Ditch the Doors and Curtains
Curbless showers are open-concept, and don’t need to be enclosed with a shower curtain or door. Part of their appeal is the ability to showcase the beautiful tile patterns you have carefully selected. And since they don’t have any visual barriers, bathrooms with curbless showers will often feel larger.
Drawbacks to Curbless Showers
The open-concept design does have drawbacks, particularly if you have a little one who loves to splash. The curved center area directs water towards the drain, keeping most of it in, but the lack of an elevated curb takes some adjustment.
A traditional, curbed walk-in shower costs about $2,500 to $5,000. Installing a curbless shower will add on another $500 to $700 or more, depending on the tile choices, shower size, and any additional shower waterproofing that is needed.
If you value the respite of a quiet shower alone, the openness of a curbless shower may not be ideal. Some homeowners opt to add on a partial glass block wall or a decorative screen to create some privacy in the space.
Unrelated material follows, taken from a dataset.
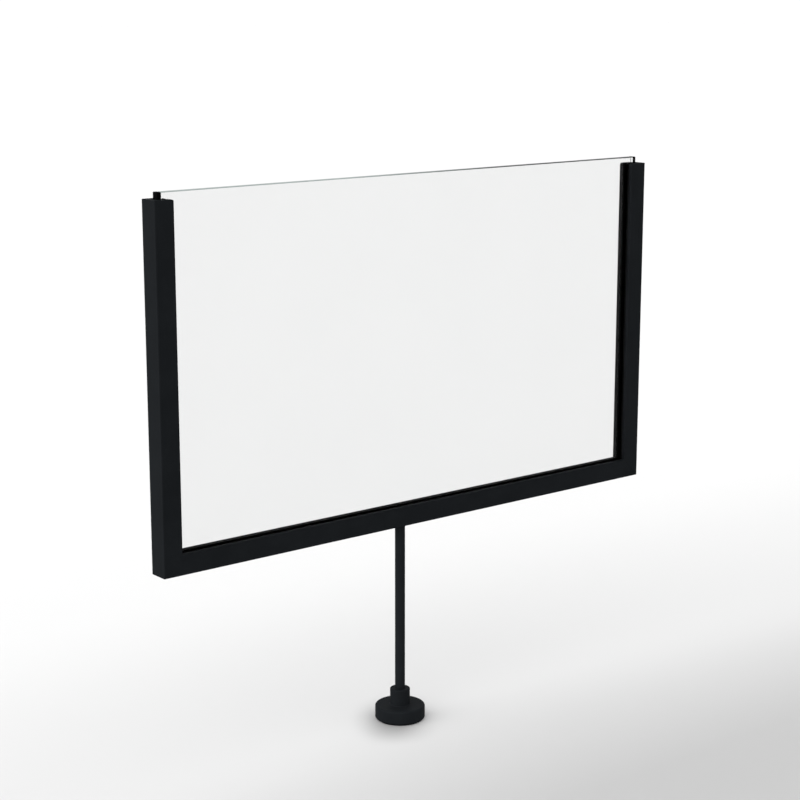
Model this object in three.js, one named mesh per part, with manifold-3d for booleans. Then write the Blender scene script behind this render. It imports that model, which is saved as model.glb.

While having no curbs, curtains, or doors adds to the open-concept feel, it also lets all the warm air out of the shower. If you live in a cooler climate, or prefer to stay toasty warm while washing your hair, a curbless shower may give you a cold wake-up.
Is a Curbless Shower Right for You?
If you are hoping for a bathroom redesign that offers the perfect combination of visually stunning and highly accessible, a curbless shower might be an ideal solution.
Because a curbless shower that is installed incorrectly can lead to a host of problems, you will need to review your options with a licensed contractor in your area. It’s essential to have an experienced professional completing the work, in order to avoid issues with drainage and poor sloping.
Ultimately, you will need to weigh the pros and cons, and consider what long-term functionality your home will need, before deciding to install a curbless shower.